Dramatic contradiction does not require a character to undergo a full transformation. It can also play out in micro-reveals, where a character’s contradictory traits are exposed in moments of stress, vulnerability, or intimacy. Think of Miranda Priestly in The Devil Wears Prada. For most of the film, she is cold, imperious, and demanding—a caricature of the powerful fashion editor. Yet in a quiet hotel room scene late in the film, we see her without makeup, facing a crumbling marriage and emotional fatigue. It’s a small moment, but one that shifts our understanding of her. She is not softened or redeemed, but she is humanized. The contradiction between the persona she performs and the person she hides allows the audience to feel both intimidated by her and empathetic toward her.
A screenwriting consultant can help a writer harness this technique by asking the right questions during script development: What does your character want, and what do they fear? What public face do they show, and what private reality do they conceal? Are they behaving in complex ways, or are they simply reacting to the plot? In doing so, the consultant encourages the writer to think more deeply about motivation, backstory, and the internal logic of human behavior. Rather than forcing change onto a character to create drama, the writer learns to mine drama from the contradictions that already exist within them.
One of the key challenges in using dramatic contradiction is ensuring that it feels authentic rather than arbitrary. If a character behaves in ways that feel disconnected or unjustified, the audience may view the story as incoherent or manipulative. A screenwriting consultant can provide a crucial outside perspective, helping to identify where the contradiction feels earned and where it may need more narrative support. For instance, if a character who has been portrayed as cowardly suddenly commits a heroic act, a consultant might suggest earlier scenes that hint at a hidden courage—perhaps a story from the character’s past, or a scene in which they protect someone in a minor but telling way. These subtle cues create a foundation for contradiction, making later behavior feel surprising but not implausible.
Dramatic contradiction is also an important tool in ensemble storytelling, where each character can reflect or refract different tensions within the narrative world. In Moonlight, Chiron is a young man whose coming-of-age journey is marked by silence, vulnerability, and the gradual adoption of a hardened exterior. By the third act, he has physically transformed into a muscular, intimidating drug dealer, a far cry from the soft-spoken boy he once was. Yet when he reunites with a childhood friend, his gentleness resurfaces, as does the longing and emotional fragility that have always defined him. The contradiction is not just between who he is and who he appears to be, but between the masks society demands and the person he still aches to be beneath them. A skilled consultant might point out how that contradiction is working thematically—how it speaks to masculinity, race, queerness, and trauma—and encourage the writer to deepen those currents throughout the script.

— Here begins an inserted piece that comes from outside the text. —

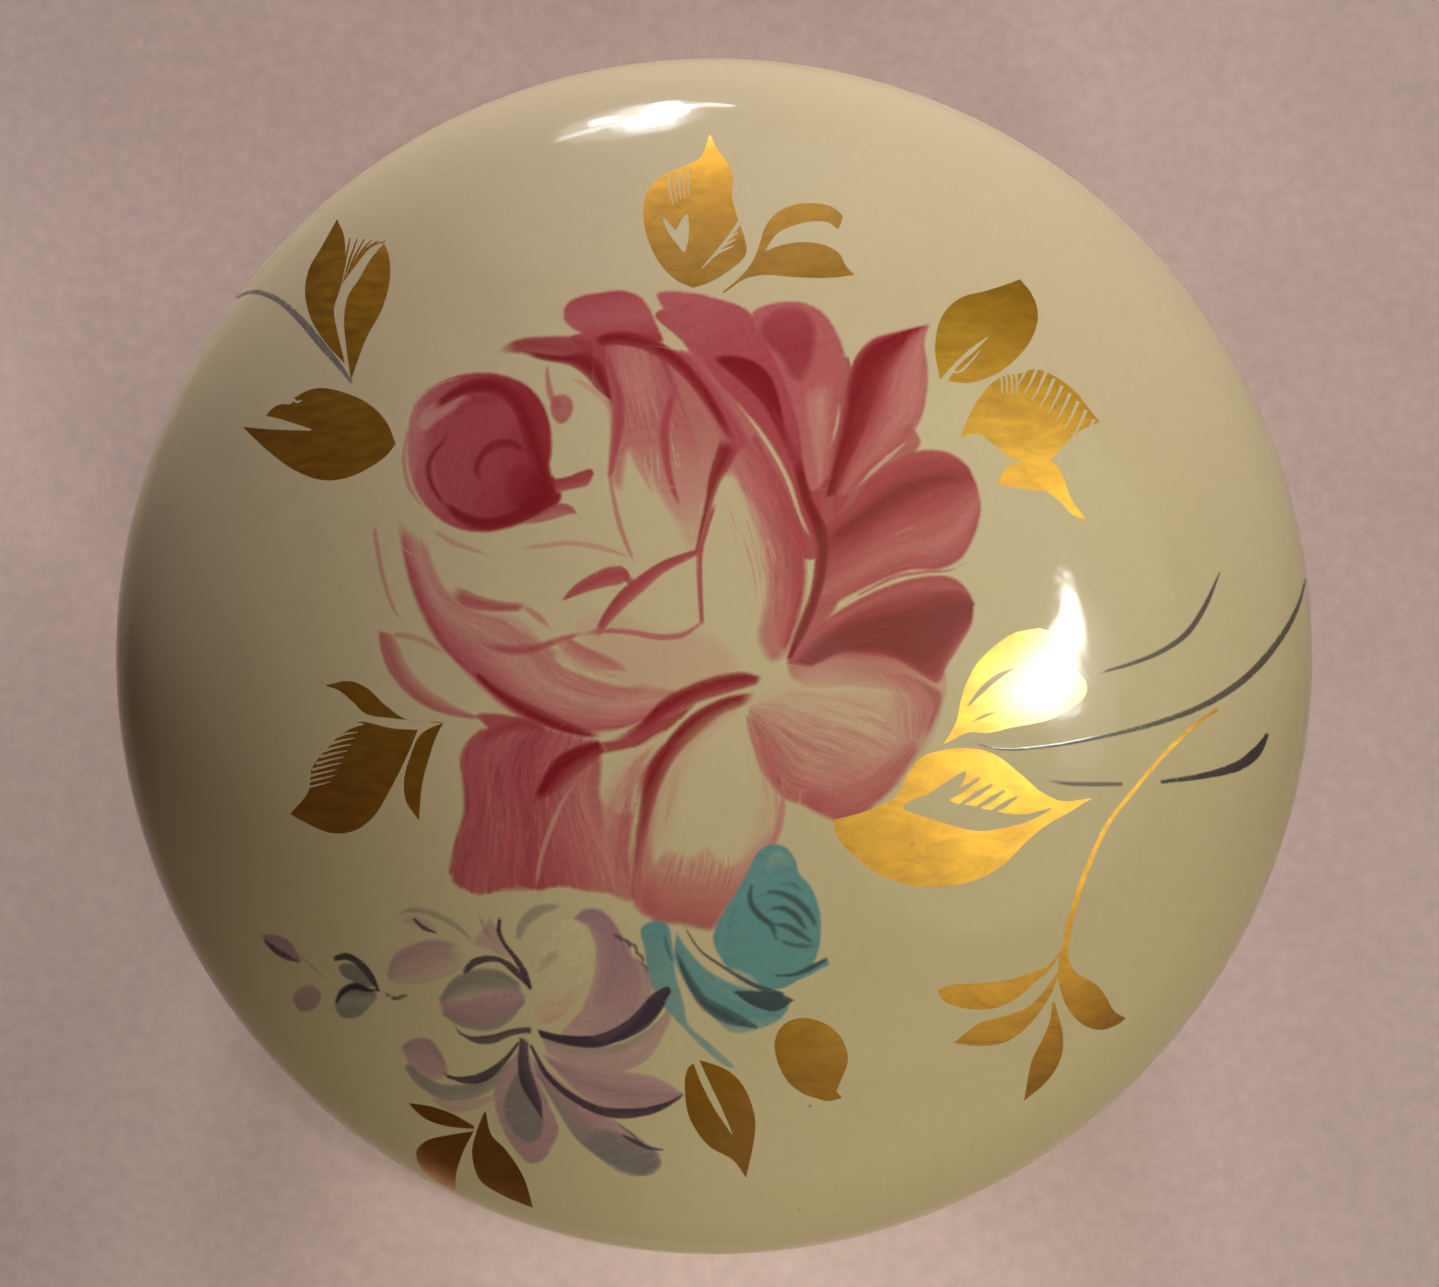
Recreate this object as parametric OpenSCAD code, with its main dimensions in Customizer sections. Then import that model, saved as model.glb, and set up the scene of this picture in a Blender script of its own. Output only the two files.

Importantly, contradiction does not always manifest as moral ambiguity or hidden emotional wounds. It can also emerge in playful or unexpected ways. In Lady Bird, the titular character is simultaneously rebellious and deeply needy, scornful of her suburban life yet desperate for approval. Her biting sarcasm exists alongside genuine sincerity, often within the same scene. These contradictions don’t cancel each other out; they define her teenage experience and make her feel real. A screenwriting consultant might help a writer see that such contradictions are not flaws in the character design but essential features—opportunities to generate conflict, humor, and pathos.
Working with a consultant also helps a writer avoid the trap of flattening characters in revision. Many writers, in the effort to clarify their story or tighten a draft, accidentally strip away the very contradictions that make characters compelling. A good consultant will urge the writer to preserve those tensions, even when they make characters less immediately likable or harder to categorize. Because real people are messy, contradictory, and layered, characters must be allowed to reflect that same complexity. It’s what keeps them alive in the reader’s imagination—and, eventually, on the screen.
Dramatic contradiction is not simply about making characters interesting. It is about revealing the humanity that drives them—their internal wars, their unresolved longings, their self-deceptions and quiet truths. When used thoughtfully, contradiction becomes the heartbeat of a character, pulsing beneath every line of dialogue and gesture on the page. And with the guidance of a screenwriting consultant, writers can learn not only to recognize this heartbeat but to amplify it, crafting characters who resonate not because they are perfect, but because they are achingly, recognizably human.